締結力が必要な場所には平座金+六角ボルトの組み合わせが安心です。
長穴の向きとスライド方向を明確に
- メンテナンス脱着用途 → 上下にスライドする構造
- 位置調整用途 → ねじ中心を基準に±方向にスライドできるよう配置
必要に応じて「ワッシャー」を併用
だるま穴の大穴側は、ねじの押さえ面に遊びが生じる可能性があります。
その場合は、大径ワッシャーや平ワッシャーを併用することで安定性が向上します。
※ただし、作業性は低下するので注意
だるま穴 × トラスねじで作業性と安全性を両立!
特性 | だるま穴 | トラスねじ |
---|---|---|
脱着のしやすさ | ◎(スライド脱着可能) | ◎(工具が使いやすい) |
美観・安全性 | ○(工夫次第) | ◎(出っ張りが少ない) |
締結力 | △(設計により左右) | △(高トルク不可) |
コスト | ◎(加工は簡単) | ○(一般的に入手可) |
だるま穴とトラスねじの組み合わせは、メンテナンス性・安全性・見た目の3拍子が揃った優れた設計方法です。

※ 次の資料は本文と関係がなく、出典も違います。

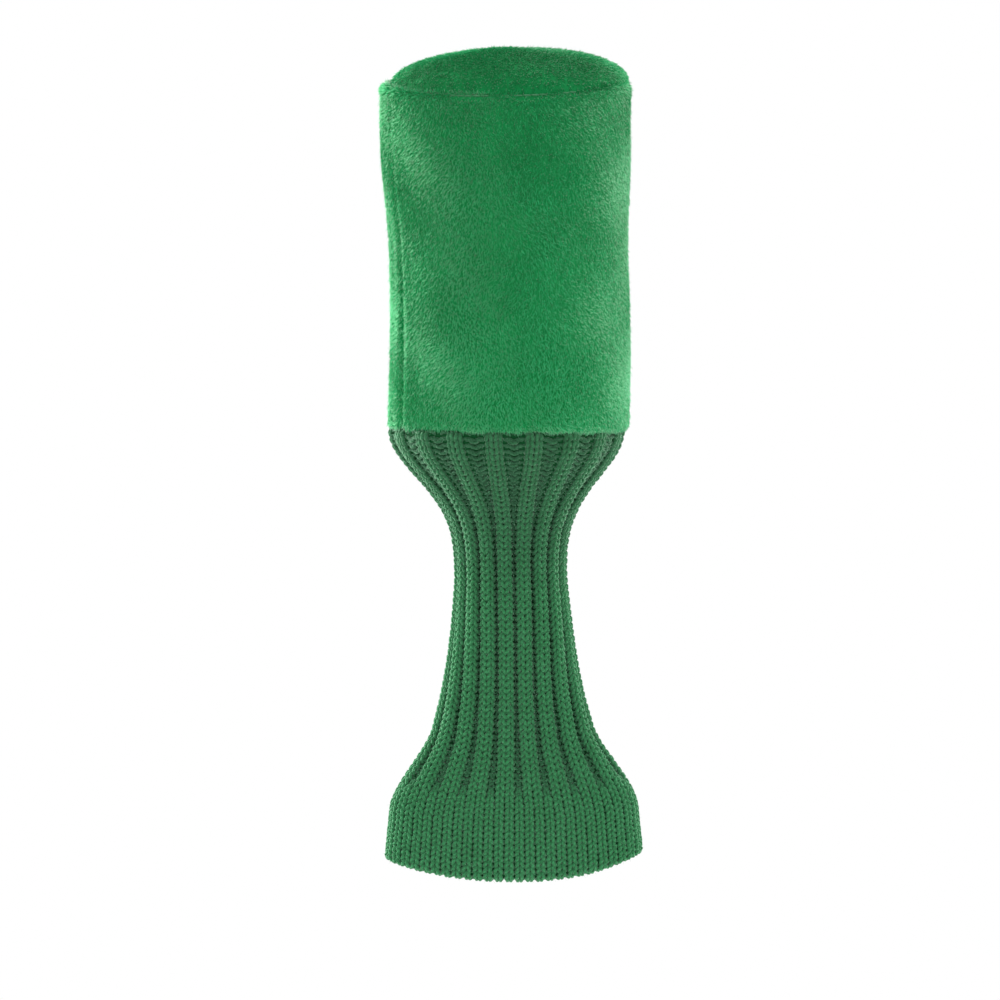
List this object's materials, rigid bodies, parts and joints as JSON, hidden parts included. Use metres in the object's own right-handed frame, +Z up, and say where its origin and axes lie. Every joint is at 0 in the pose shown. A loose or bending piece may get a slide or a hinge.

特に「頻繁に取り外す安全カバー」や「微調整が必要な機器の取付部」には積極的に採用したいところです。
取付・取外しが簡単になる理由
「ボルトを完全に抜かなくてもカバーが外せる」
もっとも大きなメリットがこれです。
だるま穴の大きい方に合わせてボルトを軽く緩めるだけで、カバーを持ち上げればスライド脱着可能な構造が作れます。

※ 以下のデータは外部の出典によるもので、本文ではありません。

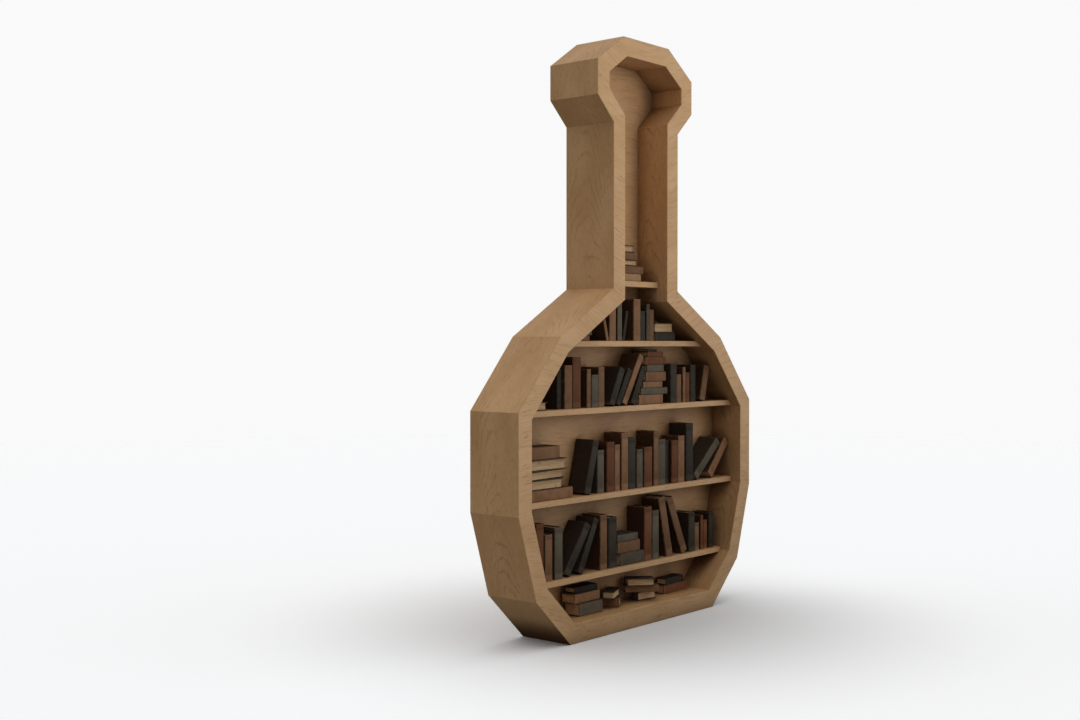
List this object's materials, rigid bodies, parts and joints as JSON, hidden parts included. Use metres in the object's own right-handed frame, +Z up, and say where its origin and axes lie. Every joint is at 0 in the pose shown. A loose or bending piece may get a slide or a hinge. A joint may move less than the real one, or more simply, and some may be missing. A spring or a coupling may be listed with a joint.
{
  "type": "flask-shaped bookcase",
  "caption": "Tall floor-standing wooden bookcase in the outline of a round-bottomed flask, with shelves let into its thick mitred wall and old books that slide out",
  "frame": {"origin": "middle of the case's bounding box, on the floor", "axes": "+Z up, the open front faces -Y, +X to the right seen from the front"},
  "size_m": [1.398, 0.215, 2.1],
  "materials": {
    "case_wood": "satin lacquer",
    "shelf_wood": "satin lacquer",
    "back_wood": "satin lacquer",
    "spline_wood": "bare",
    "screw_steel": "zinc plated",
    "book_brown": "worn leather",
    "book_russet": "worn leather",
    "book_green": "worn book cloth",
    "book_dark_green": "worn book cloth",
    "book_tan": "worn leather",
    "book_pages": "aged paper edges"
  },
  "bodies": {
    "root": {"base_board": "case_wood", "lower_flank_right": "case_wood", "upper_flank_right": "case_wood", "belly_side_right": "case_wood", "lower_shoulder_right": "case_wood", "upper_shoulder_right": "case_wood", "neck_side_right": "case_wood", "rim_flare_right": "case_wood", "rim_side_right": "case_wood", "rim_slant_right": "case_wood", "top_board": "case_wood", "rim_slant_left": "case_wood", "rim_side_left": "case_wood", "rim_flare_left": "case_wood", "neck_side_left": "case_wood", "upper_shoulder_left": "case_wood", "lower_shoulder_left": "case_wood", "belly_side_left": "case_wood", "upper_flank_left": "case_wood", "lower_flank_left": "case_wood", "neck_shelf": "shelf_wood", "shoulder_shelf": "shelf_wood", "upper_shelf": "shelf_wood", "middle_shelf": "shelf_wood", "lower_shelf": "shelf_wood", "upper_back_panel": "back_wood", "lower_back_panel": "back_wood", "wall_rail": "back_wood", "lower_rail": "back_wood", "mitre_splines": "spline_wood", "panel_screws": "screw_steel"},
    "neck_pile": {"neck_pile": "book_brown"},
    "shoulder_low_books": {"shoulder_low_books": "book_brown"},
    "shoulder_left_row": {"shoulder_left_row": "book_brown"},
    "shoulder_right_row": {"shoulder_right_row": "book_brown"},
    "shoulder_right_pile": {"shoulder_right_pile": "book_dark_green"},
    "upper_low_book": {"upper_low_book": "book_brown"},
    "upper_left_pair": {"upper_left_pair": "book_russet"},
    "upper_left_trio": {"upper_left_trio": "book_brown"},
    "upper_leaning_books": {"upper_leaning_books": "book_dark_green"},
    "upper_pile": {"upper_pile": "book_brown"},
    "upper_right_row": {"upper_right_row": "book_dark_green"},
    "upper_right_leaning_book": {"upper_right_leaning_book": "book_brown"},
    "middle_pile": {"middle_pile": "book_brown"},
    "middle_left_leaning_book": {"middle_left_leaning_book": "book_dark_green"},
    "middle_row": {"middle_row": "book_russet"},
    "middle_right_leaning_books": {"middle_right_leaning_books": "book_green"},
    "lower_left_row": {"lower_left_row": "book_russet"},
    "lower_left_leaning_books": {"lower_left_leaning_books": "book_dark_green"},
    "lower_pair": {"lower_pair": "book_brown"},
    "lower_pile": {"lower_pile": "book_green"},
    "lower_tall_pair": {"lower_tall_pair": "book_russet"},
    "lower_right_leaning_books": {"lower_right_leaning_books": "book_brown"},
    "lower_right_row": {"lower_right_row": "book_dark_green"},
    "base_pile_left": {"base_pile_left": "book_green"},
    "base_pile_turned": {"base_pile_turned": "book_brown"},
    "base_pile_crossed": {"base_pile_crossed": "book_green"},
    "base_pile_right": {"base_pile_right": "book_russet"}
  },
  "joints": [
    {"name": "neck_pile_out", "type": "slide", "parent": "root", "child": "neck_pile", "axis": [0, -1, 0], "range_m": [0, 0.16]},
    {"name": "shoulder_low_books_out", "type": "slide", "parent": "root", "child": "shoulder_low_books", "axis": [0, -1, 0], "range_m": [0, 0.16]},
    {"name": "shoulder_left_row_out", "type": "slide", "parent": "root", "child": "shoulder_left_row", "axis": [0, -1, 0], "range_m": [0, 0.16]},
    {"name": "shoulder_right_row_out", "type": "slide", "parent": "root", "child": "shoulder_right_row", "axis": [0, -1, 0], "range_m": [0, 0.16]},
    {"name": "shoulder_right_pile_out", "type": "slide", "parent": "root", "child": "shoulder_right_pile", "axis": [0, -1, 0], "range_m": [0, 0.16]},
    {"name": "upper_low_book_out", "type": "slide", "parent": "root", "child": "upper_low_book", "axis": [0, -1, 0], "range_m": [0, 0.16]},
    {"name": "upper_left_pair_out", "type": "slide", "parent": "root", "child": "upper_left_pair", "axis": [0, -1, 0], "range_m": [0, 0.16]},
    {"name": "upper_left_trio_out", "type": "slide", "parent": "root", "child": "upper_left_trio", "axis": [0, -1, 0], "range_m": [0, 0.16]},
    {"name": "upper_leaning_books_out", "type": "slide", "parent": "root", "child": "upper_leaning_books", "axis": [0, -1, 0], "range_m": [0, 0.16]},
    {"name": "upper_pile_out", "type": "slide", "parent": "root", "child": "upper_pile", "axis": [0, -1, 0], "range_m": [0, 0.16]},
    {"name": "upper_right_row_out", "type": "slide", "parent": "root", "child": "upper_right_row", "axis": [0, -1, 0], "range_m": [0, 0.16]},
    {"name": "upper_right_leaning_book_out", "type": "slide", "parent": "root", "child": "upper_right_leaning_book", "axis": [0, -1, 0], "range_m": [0, 0.16]},
    {"name": "middle_pile_out", "type": "slide", "parent": "root", "child": "middle_pile", "axis": [0, -1, 0], "range_m": [0, 0.16]},
    {"name": "middle_left_leaning_book_out", "type": "slide", "parent": "root", "child": "middle_left_leaning_book", "axis": [0, -1, 0], "range_m": [0, 0.16]},
    {"name": "middle_row_out", "type": "slide", "parent": "root", "child": "middle_row", "axis": [0, -1, 0], "range_m": [0, 0.16]},
    {"name": "middle_right_leaning_books_out", "type": "slide", "parent": "root", "child": "middle_right_leaning_books", "axis": [0, -1, 0], "range_m": [0, 0.16]},
    {"name": "lower_left_row_out", "type": "slide", "parent": "root", "child": "lower_left_row", "axis": [0, -1, 0], "range_m": [0, 0.16]},
    {"name": "lower_left_leaning_books_out", "type": "slide", "parent": "root", "child": "lower_left_leaning_books", "axis": [0, -1, 0], "range_m": [0, 0.16]},
    {"name": "lower_pair_out", "type": "slide", "parent": "root", "child": "lower_pair", "axis": [0, -1, 0], "range_m": [0, 0.16]},
    {"name": "lower_pile_out", "type": "slide", "parent": "root", "child": "lower_pile", "axis": [0, -1, 0], "range_m": [0, 0.16]},
    {"name": "lower_tall_pair_out", "type": "slide", "parent": "root", "child": "lower_tall_pair", "axis": [0, -1, 0], "range_m": [0, 0.16]},
    {"name": "lower_right_leaning_books_out", "type": "slide", "parent": "root", "child": "lower_right_leaning_books", "axis": [0, -1, 0], "range_m": [0, 0.16]},
    {"name": "lower_right_row_out", "type": "slide", "parent": "root", "child": "lower_right_row", "axis": [0, -1, 0], "range_m": [0, 0.16]},
    {"name": "base_pile_left_out", "type": "slide", "parent": "root", "child": "base_pile_left", "axis": [0, -1, 0], "range_m": [0, 0.16]},
    {"name": "base_pile_turned_out", "type": "slide", "parent": "root", "child": "base_pile_turned", "axis": [0, -1, 0], "range_m": [0, 0.16]},
    {"name": "base_pile_crossed_out", "type": "slide", "parent": "root", "child": "base_pile_crossed", "axis": [0, -1, 0], "range_m": [0, 0.16]},
    {"name": "base_pile_right_out", "type": "slide", "parent": "root", "child": "base_pile_right", "axis": [0, -1, 0], "range_m": [0, 0.16]}
  ]
}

いわば「引っ掛け式」のような感覚で、安全カバーの脱着工数を大幅に削減できます。
工具の作業量が少ない
通常の丸穴構造では、カバーを脱着するたびにすべてのボルトを工具で回して抜き差しする必要があります。
しかし、だるま穴を使えば、緩めるだけのボルトが多くなり、実際に完全に外す必要があるボルトは最小限に抑えられます。
✅ 工具を使う時間やトルク管理の負担を軽減
✅ ボルト紛失のリスクも減少
再取付時の位置合わせが不要
カバーの再取付時、穴位置が合わずイライラした経験はありませんか?
だるま穴であれば、数ミリ程度の位置ズレは許容できるため、再取付時の位置合わせに神経を使う必要がありません。
特に大型カバーでは大きなメリットになります。
現場でよくある「だるま穴の活用例」
用途 | 活用内容 | 効果 |
---|---|---|
モーターやベルトの安全カバー | カバー側にだるま穴 | 簡単にカバーを外して点検可能 |
センサー保護カバー | スライドで着脱 | 調整後の脱着が簡単 |
エアシリンダーカバー | スライド式に設計 | メンテナンス時に全体を外す必要なし |
設計時の工夫ポイント
方向を考慮する
スライド方向=だるま穴の長手方向を一致させることで、脱着がよりスムーズになります。
🔍 例)
- 上下に持ち上げて脱着したい場合 → Y方向に長円
- 左右に引き抜きたい場合 → X方向に長円
脱落防止を意識する
だるま穴を使うと、完全に締めない状態でもカバーが保持されてしまうため、ネジの緩みによる脱落事故のリスクがあります。
🔍 対策例
- スプリングワッシャーやナイロンナットの併用
- 締結確認しやすいボルト配置(見える位置に)
- 点検口は脱着式でも、主要構造は通常の丸穴で確実に固定
だるま穴+丸穴の組み合わせ
すべてをだるま穴にするのではなく、1〜2か所を丸穴にして位置基準を作り、残りをだるま穴にする構成が非常におすすめです。
こうすることで、位置ズレの防止と脱着のしやすさを両立できます。
まとめ
だるま穴は、一見すると単なる形状の違いに見えるかもしれませんが、安全カバーの取付・取外しにおいて作業性と保守性を劇的に向上させる力を持っています。
✔ ボルトを完全に抜かなくても脱着可能
✔ 工具作業の負担軽減
✔ 位置ズレの許容でストレスフリーな再取付
ただし、設計時には脱落防止や構造的強度の確保も忘れてはいけません。
「だるま穴=便利」ではなく、「だるま穴をどう活かすか」が、優れた機械設計者の腕の見せ所です。